Dias depois me rendi à curiosidade e fui ao cinema assistir The Curious Case of Benjamin Button. Não chorei. Pra ser sincera, nem me envolvi muito com a trama, que só valeu o ingresso pelo Brad Pitt de óculos escuros em cima de uma moto. Quem já assistiu sabe que um beija-flor, atrevido feito o meu, tem uma participação no filme. Daquelas que eles colocam para você interpretar como quiser, você o faz e não conta pra ninguém por medo de ter entendido tudo errado.

Achava eu que minha história com essas avezinhas intrigantes estava terminada. Até que esta tarde, não me pergunte o porquê, levantei-me de minha cadeira e fui até a janela, coisa que eu nunca faço, dada a vista feia e deprimente.

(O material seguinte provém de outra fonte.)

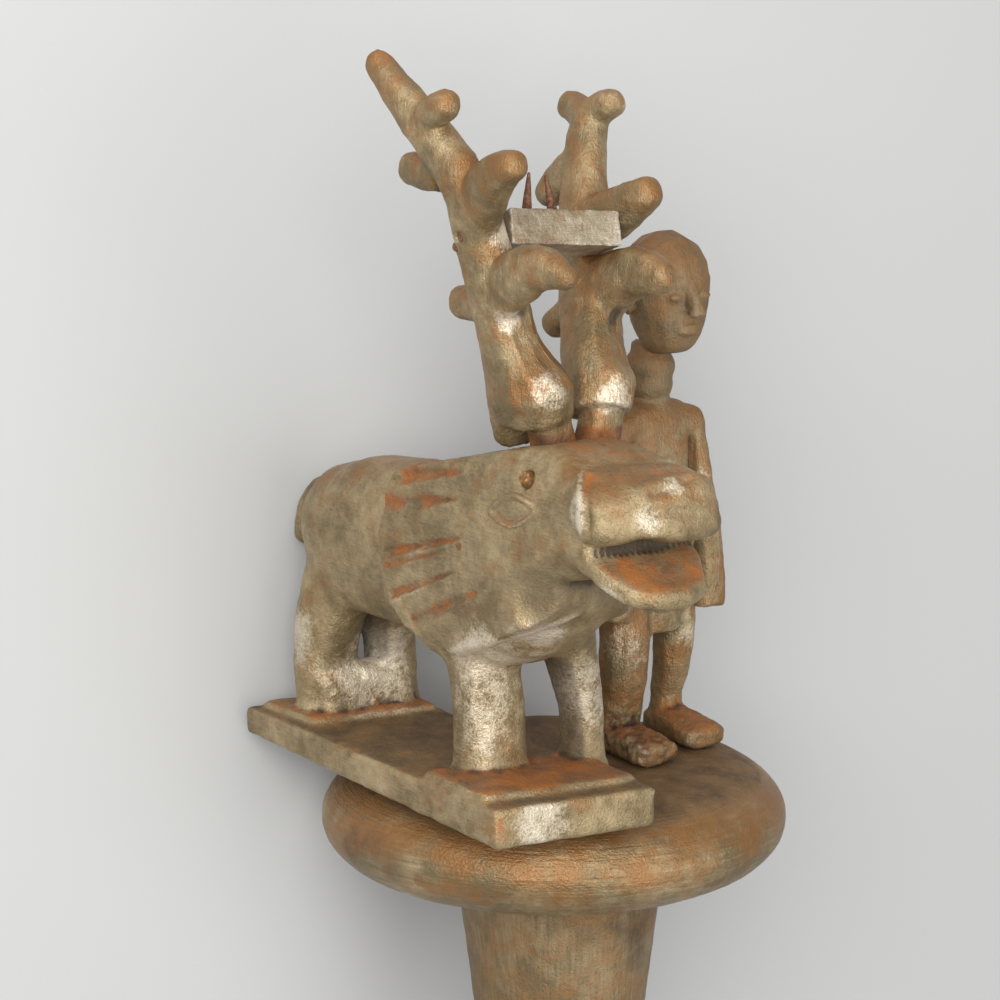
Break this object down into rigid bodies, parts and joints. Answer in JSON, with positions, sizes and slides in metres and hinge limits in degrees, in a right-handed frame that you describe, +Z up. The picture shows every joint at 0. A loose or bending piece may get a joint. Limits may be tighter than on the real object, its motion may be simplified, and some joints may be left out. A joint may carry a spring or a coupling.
{
  "type": "linguist staff",
  "caption": "Carved and painted wooden linguist staff: an antlered beast and a standing figure on a round disc, neck below, turned shaft, lying down.",
  "frame": {"origin": "on the floor under the middle of the lying staff's bounding box", "axes": "+Y along the staff towards the antlers, +X towards the staff's side on which the standing figure is, +Z up, away from the floor"},
  "size_m": [0.1462, 1.5602, 0.1991],
  "materials": {
    "painted_wood": "satin",
    "silvered_wood": "satin",
    "bare_wood": "matte",
    "brass": "satin",
    "iron": "matte"
  },
  "bodies": {
    "root": {"finial_base": "painted_wood", "shaft": "painted_wood", "antlered_animal": "painted_wood", "antler_right": "painted_wood", "antler_left": "painted_wood", "crossbar": "silvered_wood", "brow_nail": "brass", "crossbar_nail_1": "iron", "crossbar_nail_2": "iron", "antler_peg_1": "bare_wood", "antler_peg_2": "bare_wood", "standing_figure": "painted_wood"}
  },
  "joints": []
}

Olhei diretamente para o outro lado da rua e vi o pretérito imperfeito acenando pra mim e apontando pro relógio, como quem diz ‘Te espero aqui. Encontre-me quando sair’. Balancei a cabeça afirmativamente, meu estômago balançou junto, só que em ritmo de rumba e o chão sumiu sob meus pés por uma fração de segundo. Eu não tenho medo do desconhecido, mas o conhecido me apavora a ponto de me tirar o equilíbrio. Refeita do assombro, fechei a janela, no que ouvi um baque surdo. Olhei para trás e foi o tempo de ver um beija-flor (seria O beija-flor?) cambaleando para a marquise, procurando um lugar seguro para se recompor do choque contra o vidro. Não estivesse Jung morto há mais de quarenta anos, eu me encarregaria de abotoar o paletó do cretino hoje mesmo.